• [Data for the task]:
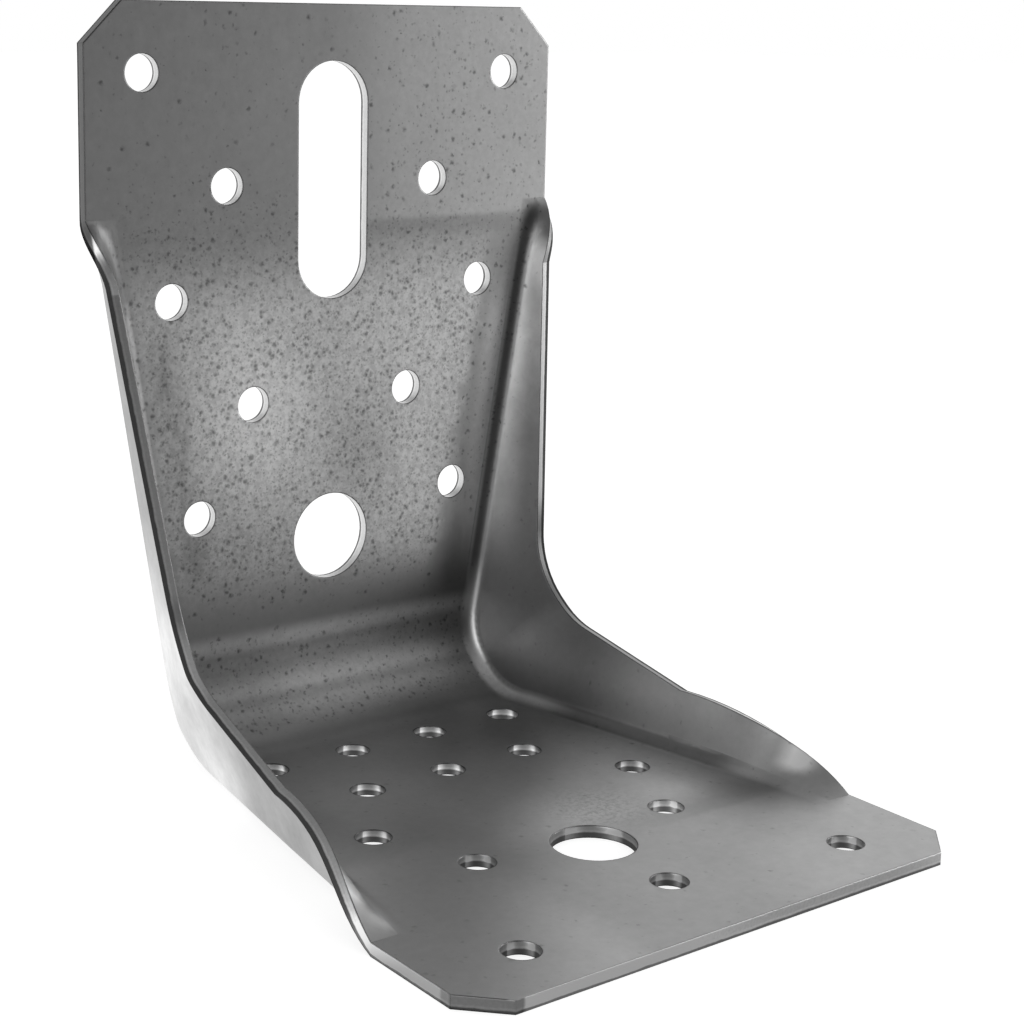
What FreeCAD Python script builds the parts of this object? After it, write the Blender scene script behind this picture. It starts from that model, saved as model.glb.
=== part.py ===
"""Pressed steel angle bracket with two drawn edge flanges.

One sheet of steel, bent through a right angle and pressed so that both long
edges stand up as flanges.  The flanges are highest in the corner, run out into
the flat ends of the legs, and stiffen the bracket.

Everything is drawn first from the heel, where the planes of the back face and
the underside meet at mid-width.  X runs across the width, the upright leg
climbs +Z with its back face on Y = 0, and the floor leg runs along -Y with its
underside on Z = 0.  At the end the bracket is moved so that the origin is at
the middle of its footprint.  Lengths are in millimetres.
"""
import FreeCAD
import Part
import math
import os
from FreeCAD import Vector

# Sheet and legs
sheet = 1.5                 # thickness
width = 69.6                # both legs
upright_length = 93.5       # underside to top edge
floor_length = 78.5         # back face to front edge
heel_radius = 11.0          # inside of the bend between the legs
upright_chamfer = 5.0       # cut corners at the top
floor_chamfer = 4.4         # cut corners at the front

# Edge flanges, the same on both sides
fold_radius = 2.2           # inside of the fold from leg to flange
flange_foot = 21.4          # half distance between the two folds at the heel
flange_spread = 0.165       # outward growth of the fold per mm along either leg
flange_lean = 0.28          # outward growth of the flange per mm above its leg
flange_turn_radius = 10.0   # where the flange of one leg turns into the other's
rim_corner_depth = 11.6     # where the rim's two straight runs would meet,
rim_corner_height = 15.0    # from the back face and from the underside
rim_at_corner = 13.0        # radius of the hollow curve between them
upright_rim_depth = 4.7     # rim where the run-outs start, from the outer faces
floor_rim_depth = 8.7
upright_flange_end = 68.0   # from the underside
floor_flange_end = 61.0     # from the back face
upright_run_out = 8.5       # length over which a flange lies down into its leg
floor_run_out = 24.0
upright_turn_power = 2      # the higher, the longer the flange stays up before it lies down
floor_turn_power = 3
run_out_steps = 8
rim_cut = Vector(1, 0.22, -0.22)    # the rim's cut face, nearly square to both flanges

# Nail holes of the upright
upright_nail_hole = 4.5
upright_rows = 5
upright_first_row = 85.1
upright_pitch = 13.75
upright_outer_x = 27.2      # half spacing of the top row
upright_row_taper = 1.9     # the rows close in with the flanges
upright_stagger = 9.7       # every second row stands further in

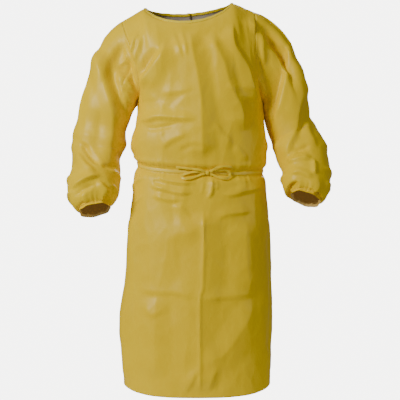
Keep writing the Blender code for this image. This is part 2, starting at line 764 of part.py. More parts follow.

• [Goal]: Nothing should be left out: return all of the records exactly.

• [Problem solution]:
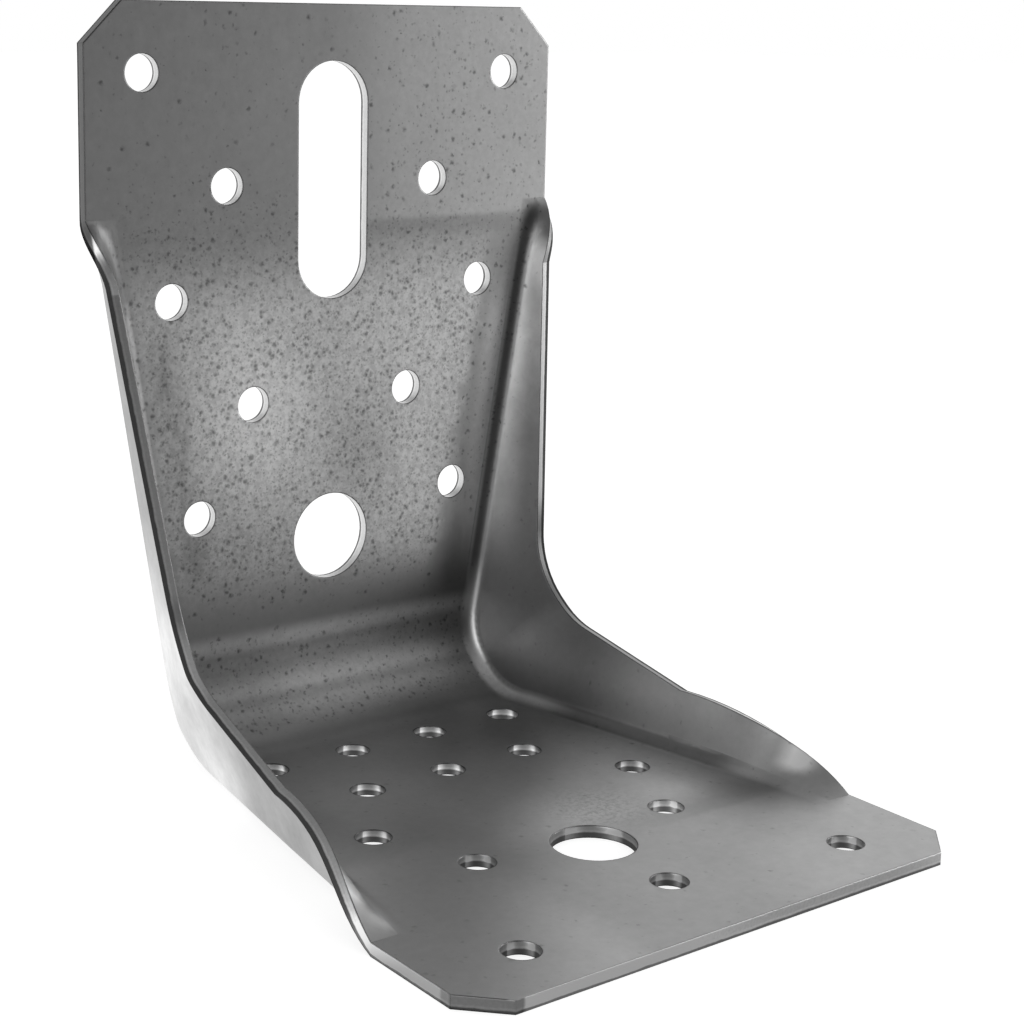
What FreeCAD Python script builds the parts of this object? After it, write the Blender scene script behind this picture. It starts from that model, saved as model.glb.
=== part.py ===
"""Pressed steel angle bracket with two drawn edge flanges.

One sheet of steel, bent through a right angle and pressed so that both long
edges stand up as flanges.  The flanges are highest in the corner, run out into
the flat ends of the legs, and stiffen the bracket.

Everything is drawn first from the heel, where the planes of the back face and
the underside meet at mid-width.  X runs across the width, the upright leg
climbs +Z with its back face on Y = 0, and the floor leg runs along -Y with its
underside on Z = 0.  At the end the bracket is moved so that the origin is at
the middle of its footprint.  Lengths are in millimetres.
"""
import FreeCAD
import Part
import math
import os
from FreeCAD import Vector

# Sheet and legs
sheet = 1.5                 # thickness
width = 69.6                # both legs
upright_length = 93.5       # underside to top edge
floor_length = 78.5         # back face to front edge
heel_radius = 11.0          # inside of the bend between the legs
upright_chamfer = 5.0       # cut corners at the top
floor_chamfer = 4.4         # cut corners at the front

# Edge flanges, the same on both sides
fold_radius = 2.2           # inside of the fold from leg to flange
flange_foot = 21.4          # half distance between the two folds at the heel
flange_spread = 0.165       # outward growth of the fold per mm along either leg
flange_lean = 0.28          # outward growth of the flange per mm above its leg
flange_turn_radius = 10.0   # where the flange of one leg turns into the other's
rim_corner_depth = 11.6     # where the rim's two straight runs would meet,
rim_corner_height = 15.0    # from the back face and from the underside
rim_at_corner = 13.0        # radius of the hollow curve between them
upright_rim_depth = 4.7     # rim where the run-outs start, from the outer faces
floor_rim_depth = 8.7
upright_flange_end = 68.0   # from the underside
floor_flange_end = 61.0     # from the back face
upright_run_out = 8.5       # length over which a flange lies down into its leg
floor_run_out = 24.0
upright_turn_power = 2      # the higher, the longer the flange stays up before it lies down
floor_turn_power = 3
run_out_steps = 8
rim_cut = Vector(1, 0.22, -0.22)    # the rim's cut face, nearly square to both flanges

# Nail holes of the upright
upright_nail_hole = 4.5
upright_rows = 5
upright_first_row = 85.1
upright_pitch = 13.75
upright_outer_x = 27.2      # half spacing of the top row
upright_row_taper = 1.9     # the rows close in with the flanges
upright_stagger = 9.7       # every second row stands further in

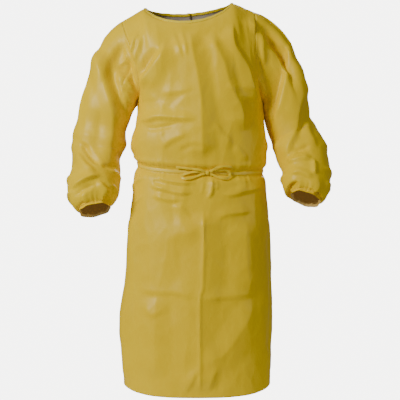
Keep writing the Blender code for this image. This is part 2, starting at line 764 of part.py. More parts follow.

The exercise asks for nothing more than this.